Thursday, February 28, 2013

Fear of man Crucified Him and Love Resurrected Him


There were many fears that motivated those who ultimately crucified Jesus, whether it was the fear of being wrong about God that led the Religious leaders of the day to lash out against the One who claimed to be Truth.  Maybe it was the fear of the disciples that led to their scattering or some denying they even knew Jesus that allowed the angry mob to have their way to crucify Jesus.  The fear of the mob was that if Jesus was right about God then their whole way of living would be in question, so they must defend their life by crucifying the One who was a threat to their lives.  It was Pontius Pilate’s fear of the Religious leaders and their rising power that led him to wash his hands of the blood that Jesus would shed, when he had the power to stop the crucifixion.  Yes, I know it is not theologically correct to blame anyone for the crucifixion since Jesus surrenders to the will of the Father to be crucified and it even pleased the Father to bruise Jesus.  God is sovereign and He knew what He was doing, yet it is important we see what motivated those who placed Jesus on that cross 2,000 years ago.  Jesus took our fears upon Himself, literally by being subjected to the results of the people’s fears who were part of His crucifixion.  Many would argue that it was anger, hatred, envy, judgment, and even self-righteousness that motivated those who played a part.  They would be right, yet at the core of each of these is the motivation of fear.  Fear was the first experience Adam and Eve had when they were separated from God after eating from the Tree of the Knowledge of Good and Evil.  I believe fear is not so much the presence of something as the absence of love.  We were created from love, to be loved, and to love others.  Being cut off from the very source of love made them aware of the black hole of need within them, it is from this place they proclaim their fear.  The two main motivators in life according to Dr. Caroline Leaf are love and fear.  Yet fear can masquerade as religious piety or zealousness, when underneath there is a deep-seated fear that a person will never be good enough. 

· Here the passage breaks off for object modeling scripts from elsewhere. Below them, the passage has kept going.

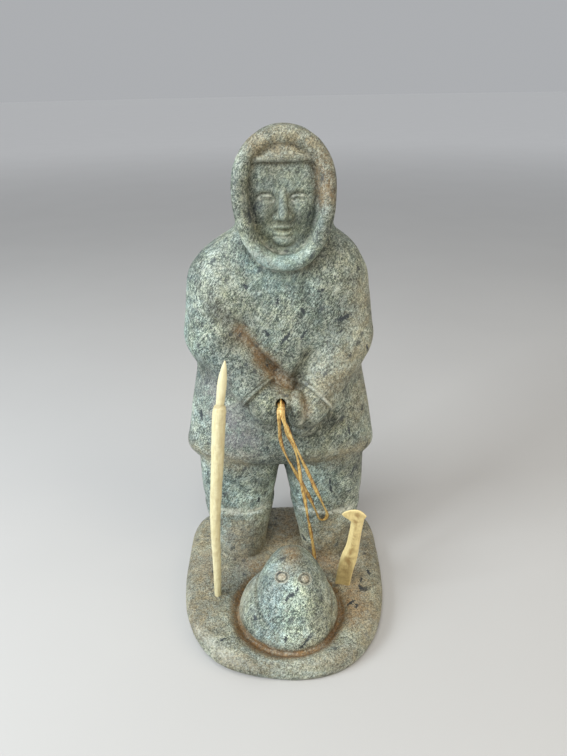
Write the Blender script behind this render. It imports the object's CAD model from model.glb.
"""Looks for a soapstone carving: a fisherman waits over a seal's breathing hole.

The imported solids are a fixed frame. The stone is carved again here, from the same forms but far finer, and
weathered. The harpoon, the snow knife and the two lengths of sinew are made again in finer meshes too.
Metres, +Z up. The figure faces -Y. The figure's own forms are drawn in millimetres from between its soles.
"""

import logging
import math
from collections.abc import Callable, Iterator
from contextlib import contextmanager
from dataclasses import dataclass, field
from enum import Enum

import bmesh
import bpy
import numpy as np
from mathutils import Matrix, Vector, noise


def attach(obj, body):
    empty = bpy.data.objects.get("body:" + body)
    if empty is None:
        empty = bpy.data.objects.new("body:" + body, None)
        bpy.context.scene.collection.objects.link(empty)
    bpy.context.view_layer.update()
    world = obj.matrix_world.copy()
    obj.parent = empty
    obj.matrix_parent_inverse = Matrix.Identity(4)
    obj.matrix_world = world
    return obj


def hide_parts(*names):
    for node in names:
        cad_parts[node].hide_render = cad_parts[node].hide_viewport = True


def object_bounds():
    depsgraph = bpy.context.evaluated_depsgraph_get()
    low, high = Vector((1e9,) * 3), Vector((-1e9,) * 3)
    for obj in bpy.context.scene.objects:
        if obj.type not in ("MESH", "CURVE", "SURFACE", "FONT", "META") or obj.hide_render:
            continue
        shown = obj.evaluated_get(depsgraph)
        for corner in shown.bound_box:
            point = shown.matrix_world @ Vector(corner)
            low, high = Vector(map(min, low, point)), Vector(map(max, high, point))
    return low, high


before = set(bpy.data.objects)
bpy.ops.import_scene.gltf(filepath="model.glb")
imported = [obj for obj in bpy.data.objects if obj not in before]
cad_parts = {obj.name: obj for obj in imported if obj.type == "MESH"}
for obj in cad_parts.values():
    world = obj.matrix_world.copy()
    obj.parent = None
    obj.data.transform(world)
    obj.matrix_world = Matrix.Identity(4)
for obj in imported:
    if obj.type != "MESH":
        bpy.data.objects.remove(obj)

log = logging.getLogger("soapstone")

MM = 0.001
BODY = "root"
CAD_BOX = [list(corner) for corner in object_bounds()]

Points = np.ndarray
Distances = np.ndarray
Form = Callable[[Points], Distances]
Place = tuple[float, float, float]
Colour = tuple[float, float, float]


def blend(first: Distances, second: Distances, width: float) -> Distances:
    """The distances to two masses that run together over a fillet of this width."""
    share = np.clip(0.5 + 0.5 * (second - first) / width, 0, 1)
    return second + (first - second) * share - width * share * (1 - share)


def carve(mass: Distances, tool: Distances, width: float) -> Distances:
    """The distances to what a tool's shape leaves of a mass, with the cut's edge eased."""
    return -blend(-mass, tool, width)


def eased(where: Points, stations: list[float], values: list[float], ease: float = 3.0) -> Distances:
    """Reads values between stations, with the corners at the stations rounded off over an ease."""
    offsets = np.linspace(-ease, ease, 5)
    return sum(np.interp(where + offset, stations, values) for offset in offsets) / len(offsets)


def ball(points: Points, centre: Place, radii: Place, turn_deg: Place = (0, 0, 0)) -> Distances:
    """Measures to an ellipsoid.

    Args:
        points: The places to measure from.
        centre: Its middle.
        radii: Its three radii.
        turn_deg: Its turns about X, then Y, then Z.

    Returns:
        The distances, negative inside.
    """
    turn = Matrix.Identity(3)
    for axis, degrees in zip("XYZ", turn_deg):
        turn = Matrix.Rotation(math.radians(degrees), 3, axis) @ turn
    local = (points - np.array(centre)) @ np.array(turn)
    radii = np.array(radii)
    near = np.linalg.norm(local / radii, axis=1)
    slope = np.linalg.norm(local / radii**2, axis=1)
    return near * (near - 1) / np.maximum(slope, 1e-9)


def limb(points: Points, start: Place, end: Place, start_radius: float, end_radius: float) -> Distances:
    """Measures to a round limb that tapers from one joint to the next.

    Args:
        points: The places to measure from.
        start: One joint.
        end: The next joint.
        start_radius: The limb's radius at the first joint.
        end_radius: Its radius at the next.

    Returns:
        The distances, negative inside.
    """
    start, along = np.array(start), np.subtract(end, start)
    share = np.clip((points - start) @ along / (along @ along), 0, 1)
    away = np.linalg.norm(points - start - share[:, None] * along, axis=1)
    return away - (start_radius + (end_radius - start_radius) * share)


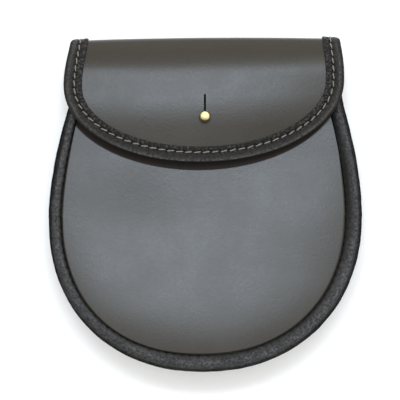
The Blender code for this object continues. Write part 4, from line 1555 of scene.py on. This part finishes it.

            Jesus decides to enter the pit of human fear, it happens with His own disciples like when Peter attempts to rebuke Jesus when He says He will be going to the cross.  It was Peter’s fear that Jesus was not the Political Messiah he hoped would free them from the bondage of Rome that motivated him to rebuke Jesus.  We so easily judge others by their behaviors that we may miss the hidden motivation in people’s hearts but Jesus didn’t.  Jesus recognizes that Peter has faith in the wrong Kingdom and points out that Satan is working in Peter through fear.  It is amazing what a world of fearful self-sufficient orphans does with the embodiment of perfect love, they crucify Him.  Could it be that at the core of murder is a deep-seated fear?  Fear is one of the most powerful motivators on this planet; many have lived under years and years of oppression because of fears operation.  There have been battered wives who live in fear, never making an exit plan to get away from a violent husband yet there are possibilities to get out but fear is much worse prison than even the ones with bars.  Why would this Creator of all humanity send His Son to a hostile planet knowing that these fearful orphans would crucify the God of Love clothed in humanity?  How do you display who you really are to a planet so full of fearful, competing, striving, and controlling human beings?  Love is about laying one’s life down for another (John 15).  Jesus received the worst fears that anyone could possibly receive-  the fear of being alone, the fear of rejection, the fear of being wrong, the fear of being weak, the fear of abandonment, and the fear of death itself.  Jesus overcame fear on our behalf because apart from God's intervention there is no freedom from fear.